If political pressure grows, a new administration might raise dividend tax rates to match the standard income tax. This move would instantly destroy the main tax benefit of running a limited company.
Business owners also face a hit when they close their companies. Many rely on closing down via a liquidation process. This lets them pay a lower capital gains tax rate on their saved business reserves.
If capital gains taxes rise alongside wealth taxes, your final business nest egg could shrink dramatically.
Actionable steps to protect your finances
You should not wait for the government to announce new laws. Green notes that waiting is a major mistake.
“People who wait until wealth taxes are announced have often waited too long, likewise for exit taxes.”
You can take specific actions right now to secure your hard-earned money.
- Review your retained profits
Look at the cash sitting inside your business bank account. Talk to your accountant about withdrawing these profits as limited company dividends under current tax rates. Paying tax now might be cheaper than waiting for a future tax hike.
- Maximise your pension contributions
Money moved from your business directly into a personal pension is highly tax-efficient. These contributions reduce your corporation tax. They also keep cash out of the reach of future personal wealth taxes.

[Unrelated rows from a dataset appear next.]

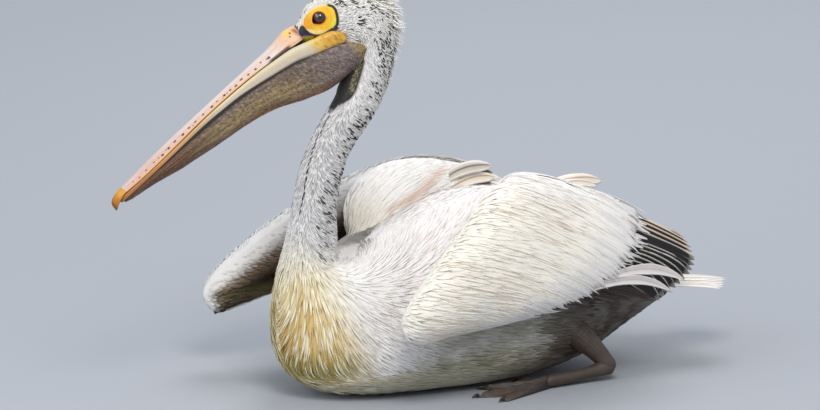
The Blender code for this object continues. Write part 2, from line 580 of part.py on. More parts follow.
for side, rows, tips, mirror in (("left", WING_LEFT, FLIGHT_LEFT, 1), ("right", WING_RIGHT, FLIGHT_RIGHT, -1)):
    wing = loft("wing_" + side, wing_rings(rows, mirror, 15, 8), plume, thin=True)
    wing_cut = loft("cut_wing_" + side, wing_rings(rows, mirror, 15, 8, GAP), None, True, True)
    clear_body(wing)
    flight = loft("flight_feathers_" + side, flight_rings(rows, tips, mirror, 7), dark_quill, thin=True)
    clear_body(flight)
    boolean(flight, wing_cut)
    PIECES["wing_" + side], PIECES["flight_feathers_" + side] = wing, flight

# ---------------------------------------------------------------------------
# Scapulars: the feathered shoulder and upper arm that carry the raised right wing
# ---------------------------------------------------------------------------
turns = np.linspace(0, 2 * math.pi, 11, endpoint=False)
rows_at = np.linspace(0, len(SHOULDER) - 1, 10)
scapulars = loft("scapulars_right", shoulder(rows_at[:, None], turns[None, :]), plume)
clear_body(scapulars)
boolean(scapulars, bpy.data.objects["cut_wing_right"])
PIECES["scapulars_right"] = scapulars
loft("cut_scapulars", shoulder(rows_at[:, None], turns[None, :], GAP), None, True, False)

# ---------------------------------------------------------------------------
# Tertials: the long inner feathers that stand up from each elbow
# ---------------------------------------------------------------------------
TERTIALS = {  # root, middle and tip of the blade, half width, lean of its flat side
    "left": ((0.056, 0.090, 0.2440), (0.032, 0.160, 0.2520), (0.014, 0.2060, 0.2360), 0.018, 0.55),
    "right": ((-0.040, 0.014, 0.2435), (-0.040, 0.050, 0.2535), (-0.040, 0.0810, 0.2485), 0.017, -0.60),
}
for side, (root, middle, tip, wide, lean) in TERTIALS.items():
    k = np.linspace(0, 1, 8)[:, None]
    line = np.array(root) * (1 - k) ** 2 + 2 * np.array(middle) * k * (1 - k) + np.array(tip) * k * k
    run = unit(np.gradient(line, axis=0))
    across = unit(np.cross(run, np.array([0.0, 0.0, 1.0])))
    out = np.cross(across, run)
    flat_dir = across * math.cos(lean) + out * math.sin(lean)
    thick_dir = np.cross(run, flat_dir)
    width = wide * np.array([0.55, 0.8, 0.95, 1.0, 0.98, 0.86, 0.60, 0.12])
    a = np.linspace(0, 2 * math.pi, 10, endpoint=False)
    rings = [p + np.cos(a)[:, None] * f * w + np.sin(a)[:, None] * n * 0.0016
             for p, f, n, w in zip(line, flat_dir, thick_dir, width)]
    blade = loft("tertials_" + side, rings, plume)
    clear_body(blade)
    for cutter in ("cut_wing_left", "cut_wing_right", "cut_scapulars"):
        boolean(blade, bpy.data.objects[cutter])
    PIECES["tertials_" + side] = blade

# ---------------------------------------------------------------------------
# Tail: leaves the rump in its full section and flattens into a short fan
# ---------------------------------------------------------------------------
TAIL = [  # y, z, half width, half thickness
    (0.2900, 0.0955, 0.0330, 0.0150), (0.3050, 0.0945, 0.0350, 0.0110), (0.3220, 0.0930, 0.0375, 0.0072),
    (0.3450, 0.0905, 0.0400, 0.0042), (0.3640, 0.0885, 0.0400, 0.0028), (0.3760, 0.0872, 0.0340, 0.0020),
    (0.3840, 0.0864, 0.0220, 0.0015), (0.3885, 0.0858, 0.0070, 0.0010),
]


def tail_rings(n, count):
    a = np.linspace(0, 2 * math.pi, count, endpoint=False)
    start = body(27.0 + SEAM, a, 0.0)
    rings = [start]
    for i, (y, z, w, k) in enumerate(refine(TAIL, n)[1:], 1):
        x = w * np.sin(a)
        zz = z + k * np.sign(np.cos(a)) * np.abs(np.cos(a)) ** 0.8 - 1.2 * x * x
        f = smooth(i, 0, 4)
        yy = y + (1 - f) * (start[:, 1] - 0.289)
        rings.append(np.stack([x, yy, zz], -1))
    return np.array(rings)


PIECES["tail"] = loft("tail", tail_rings(9, 16), plume)

# ---------------------------------------------------------------------------
# Legs and webbed feet, tucked flat beside the belly
# ---------------------------------------------------------------------------
leg_skin = material("Leg skin", (0.16, 0.13, 0.12), 0.6)
claw_horn = material("Claw horn", (0.06, 0.05, 0.05), 0.4)
TOE_BASE = (0.103, 0.088)
TOES = [(-58.0, 0.046), (-20.0, 0.084), (3.0, 0.106), (23.0, 0.096)]   # angle from -Y towards the outside, length
ANKLE = (0.098, 0.168, 0.0215)


def tube(name, path, radii, mat, sides=12, guide=False, h=0.0, flatten=1.0):
    path = np.asarray(path, float)
    run = unit(np.gradient(path, axis=0))
    ref = np.array([0.0, 0.0, 1.0]) if abs(run[0][2]) < 0.8 else np.array([1.0, 0.0, 0.0])
    a = np.linspace(0, 2 * math.pi, sides, endpoint=False)
    rings = []
    for p, d, r in zip(path, run, radii):
        u = unit(np.cross(d, ref))
        v = np.cross(u, d)
        rings.append(p + (r + h) * (np.cos(a)[:, None] * u + flatten * np.sin(a)[:, None] * v))
    return loft(name, rings, mat, guide)


def toe_radius(theta):
    """Reach of the web's edge at an angle, with a hollow margin between the toes."""
    ang = np.array([t[0] for t in TOES])
    reach = np.array([t[1] for t in TOES])
    th = np.clip(theta, ang[0], ang[-1])
    i = int(np.clip(np.searchsorted(ang, th) - 1, 0, len(ang) - 2))
    f = (th - ang[i]) / (ang[i + 1] - ang[i])
    r = reach[i] + (reach[i + 1] - reach[i]) * f
    return r * (1 - 0.22 * math.sin(math.pi * f) ** 1.0), f


def foot_solid(name, mirror, mat, guide=False, h=0.0):
    """Web and toes in one: flat below, with a rounded ridge along each toe."""
    ang = []
    for (a0, _), (a1, _) in zip(TOES[:-1], TOES[1:]):
        ang += list(a0 + (a1 - a0) * np.array([0.0, 0.13, 0.5, 0.87]))
    ang.append(TOES[-1][0])
    ang = [TOES[0][0] - 4.0] + ang + [TOES[-1][0] + 3.0]
    steps = np.array([0.0, 0.16, 0.45, 0.80, 1.0])
    bm = bmesh.new()
    top, low = [], []
    for a in ang:
        reach, f = toe_radius(a)
        near = min(abs(a - t[0]) for t in TOES)
        edge = min(1.0, (abs(a - np.clip(a, TOES[0][0], TOES[-1][0])) / 4.0))
        row_t, row_l = [], []
        for s in steps:
            r = 0.004 + (reach + h) * s * (1 - 0.05 * edge)
            x = TOE_BASE[0] + r * math.sin(math.radians(a))
            y = TOE_BASE[1] - r * math.cos(math.radians(a))
            arc = r * math.radians(near)
            wide = 0.0054 - 0.0026 * s
            ridge = (0.0105 - 0.0055 * s) * math.exp(-(arc / wide) ** 2)
            z = 0.0022 + ridge * (1 - smooth(s, 0.90, 1.0) * 0.75) + 0.0035 * (1 - smooth(s, 0, 0.3))
            row_t.append(bm.verts.new((mirror * x, y, z + h)))
            row_l.append(bm.verts.new((mirror * x, y, 0.0 - h)))
        top.append(row_t)
        low.append(row_l)
    for i in range(len(ang) - 1):
        for j in range(len(steps) - 1):
            bm.faces.new((top[i][j], top[i][j + 1], top[i + 1][j + 1], top[i + 1][j]))
            bm.faces.new((low[i][j], low[i + 1][j], low[i + 1][j + 1], low[i][j + 1]))
        bm.faces.new((top[i][-1], low[i][-1], low[i + 1][-1], top[i + 1][-1]))
        bm.faces.new((low[i][0], top[i][0], top[i + 1][0], low[i + 1][0]))
    for j in range(len(steps) - 1):
        bm.faces.new((low[0][j], low[0][j + 1], top[0][j + 1], top[0][j]))
        bm.faces.new((top[-1][j], top[-1][j + 1], low[-1][j + 1], low[-1][j]))
    bmesh.ops.remove_doubles(bm, verts=bm.verts, dist=2e-6)
    bmesh.ops.recalc_face_normals(bm, faces=bm.faces)
    bmesh.ops.triangulate(bm, faces=bm.faces)
    if bm.calc_volume(signed=True) < 0:
        bmesh.ops.reverse_faces(bm, faces=bm.faces)
    return finish_mesh(name, bm, mat, guide)


for side, mirror in (("left", 1), ("right", -1)):
    m = np.array([mirror, 1, 1])
    foot = foot_solid("foot_" + side, mirror, leg_skin)
    foot_cut = foot_solid("cut_foot_" + side, mirror, None, True, GAP)
    ankle = np.array(ANKLE)
    tibia = np.array([(0.070, 0.118, 0.075), (0.082, 0.140, 0.055), (0.091, 0.157, 0.036), ankle, ankle + (0.002, 0.009, -0.006)])
    tarsus = np.array([ankle + (0.0, 0.008, -0.004), ankle + (0.0, 0.000, -0.004), (0.0995, 0.140, 0.0135),
                       (0.101, 0.112, 0.0110), (0.1025, 0.0900, 0.0100), (0.1030, 0.0760, 0.0085)])
    leg = tube("leg_" + side, tibia * m, (0.0210, 0.0170, 0.0125, 0.0105, 0.0060), leg_skin, sides=8)
    shin = tube("guide_tarsus_" + side, tarsus * m, (0.0070, 0.0105, 0.0076, 0.0074, 0.0078, 0.0060), None, sides=8, guide=True)
    boolean(leg, shin, "UNION")
    clear_body(leg)
    boolean(leg, foot_cut)
    PIECES["leg_" + side], PIECES["foot_" + side] = leg, foot
    clear_body(foot)
    for number, (angle, reach) in enumerate(TOES, 1):
        a = math.radians(angle)
        d = np.array([math.sin(a), -math.cos(a), 0.0])
        start = np.array([TOE_BASE[0], TOE_BASE[1], 0.0]) + d * (reach + 0.004 + 2.5 * GAP)
        path = np.array([start + (0, 0, 0.0030), start + d * 0.0035 + (0, 0, 0.0036), start + d * 0.0070 + (0, 0, 0.0026),
                         start + d * 0.0092 + (0, 0, 0.0010)])
        claw = tube("claw_%s_%d" % (side, number), path * m, (0.0024, 0.0021, 0.0013, 0.0004), claw_horn, 5)
        boolean(claw, foot_cut)
        PIECES["claw_%s_%d" % (side, number)] = claw

for piece in PIECES.values():
    if piece.modifiers:
        settle(piece)
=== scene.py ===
"""Looks of the spot-billed pelican: skin, feathers, bill, pouch, eyes and feet
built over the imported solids, with a floor, studio lights and a camera."""

import math

import bmesh
import bpy
import numpy as np
from mathutils import Matrix, Vector


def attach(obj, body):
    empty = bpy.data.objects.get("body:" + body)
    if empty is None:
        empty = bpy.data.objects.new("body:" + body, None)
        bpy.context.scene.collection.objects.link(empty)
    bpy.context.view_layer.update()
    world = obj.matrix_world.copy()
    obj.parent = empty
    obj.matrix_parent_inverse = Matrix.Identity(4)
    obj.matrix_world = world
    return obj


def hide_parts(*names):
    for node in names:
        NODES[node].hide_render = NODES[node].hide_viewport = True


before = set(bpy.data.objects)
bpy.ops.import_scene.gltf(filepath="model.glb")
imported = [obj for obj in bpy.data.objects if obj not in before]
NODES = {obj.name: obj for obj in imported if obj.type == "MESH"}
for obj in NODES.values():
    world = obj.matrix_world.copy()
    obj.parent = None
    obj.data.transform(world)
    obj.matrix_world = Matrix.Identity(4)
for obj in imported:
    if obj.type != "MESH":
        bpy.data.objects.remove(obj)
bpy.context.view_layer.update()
RNG = np.random.default_rng(20)

# ---------------------------------------------------------------------------
# Form of the bird, in metres. It faces -Y, its left side is +X, +Z is up, and
# the belly rests on Z = 0.
# ---------------------------------------------------------------------------
WATERLINE = 0.067          # level to which a floating bird sinks
HEAD_TURN = math.radians(13.0)   # the head looks a little to the bird's right
HEAD_PIVOT_Y = -0.12       # the head turns about an upright axis here
BILL_PITCH = math.radians(40.6)  # the closed bill points down by this much
BILL_ORIGIN = (-0.220, 0.4530)   # (y, z) of the cutting edge at the bill's base
EYE_CENTRE = (0.0130, -0.1853, 0.4827)  # left eye, before the head turns
EYE_RADIUS = 0.0110
GAP = 0.0003


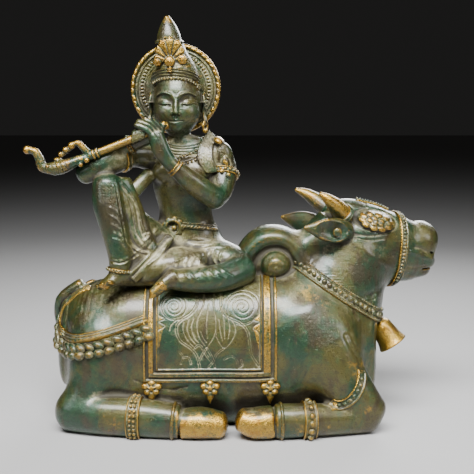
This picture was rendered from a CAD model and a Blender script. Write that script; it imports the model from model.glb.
"""A cast bronze group: a flute player sitting sideways on a lying zebu bull.

The free forms are drawn in millimetres for a statue as tall as the frame's, as tubes of round
sections and egg shapes that are melted together on a grid, carved, and skinned. Harness, beads,
ropes and tassels then follow the skin.
"""

import functools
import math

import bpy
import numpy as np
from mathutils import Euler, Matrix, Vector


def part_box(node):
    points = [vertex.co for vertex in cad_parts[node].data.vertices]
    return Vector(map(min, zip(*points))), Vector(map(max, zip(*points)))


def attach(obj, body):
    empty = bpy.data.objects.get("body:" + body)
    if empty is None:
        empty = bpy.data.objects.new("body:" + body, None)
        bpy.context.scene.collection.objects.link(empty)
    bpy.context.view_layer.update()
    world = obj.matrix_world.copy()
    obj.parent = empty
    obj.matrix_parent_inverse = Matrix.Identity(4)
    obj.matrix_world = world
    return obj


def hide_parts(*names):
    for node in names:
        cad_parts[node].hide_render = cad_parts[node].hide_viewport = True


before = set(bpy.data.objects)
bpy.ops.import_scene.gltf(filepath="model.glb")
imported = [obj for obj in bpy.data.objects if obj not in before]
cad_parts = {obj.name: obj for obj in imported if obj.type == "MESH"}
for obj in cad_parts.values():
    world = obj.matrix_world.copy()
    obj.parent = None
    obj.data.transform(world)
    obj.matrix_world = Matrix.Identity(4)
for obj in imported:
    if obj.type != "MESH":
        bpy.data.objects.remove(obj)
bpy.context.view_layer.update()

bl_info = {
    "name": "Flute Player on a Bull",
    "version": (1, 0, 0),
    "blender": (4, 5, 0),
    "location": "3D View > Sidebar > Bronze",
    "description": "Builds a patinated bronze flute player seated on a lying zebu bull",
    "category": "Object",
}

DRAWN_HEIGHT = 284.6  # height of the drawn forms, in millimetres
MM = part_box("flute_player")[1].z / DRAWN_HEIGHT  # metres in a drawn millimetre
FAR = 20.0  # what the grid holds away from every form, in millimetres
PRESS_REACH = 6.0  # how deep below and above the skin a press moves the field
FLATTENED = np.array((1, 0, 1), np.float32)
GROUND_GAP = 0.05  # how far the lowest places stay above the ground, in drawn millimetres
BEAD_SEED = 3


# Free forms

def unit(vectors):
    return vectors / (np.linalg.norm(vectors, axis=-1, keepdims=True) + 1e-9)


def spline(stations, t):
    """Catmull-Rom through every number of the stations; t runs from 0 to their count less one."""
    p = np.asarray(stations, float)
    last = len(p) - 1
    i = np.minimum(np.asarray(t).astype(int), last - 1)
    f = (t - i)[:, None]
    p0, p1, p2, p3 = (p[np.clip(i + k, 0, last)] for k in (-1, 0, 1, 2))
    return p1 + 0.5 * f * (p2 - p0 + f * (2 * p0 - 5 * p1 + 4 * p2 - p3 + f * (3 * (p1 - p2) + p3 - p0)))


def run_along(path):
    """How far along a path each of its places is."""
    return np.concatenate([[0], np.cumsum(np.linalg.norm(np.diff(path, axis=0), axis=1))])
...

- Consider upgrading your tools
If your business has excess cash, invest it back into your operations. Buy new tools, vans, or computer software now. This reduces your current taxable profits while boosting your long-term efficiency.
Prepare before the law changes
The political climate is moving toward targeting private cash. Self-employed directors must stay ahead of the game. Take time this week to review your company structure with a professional accountant.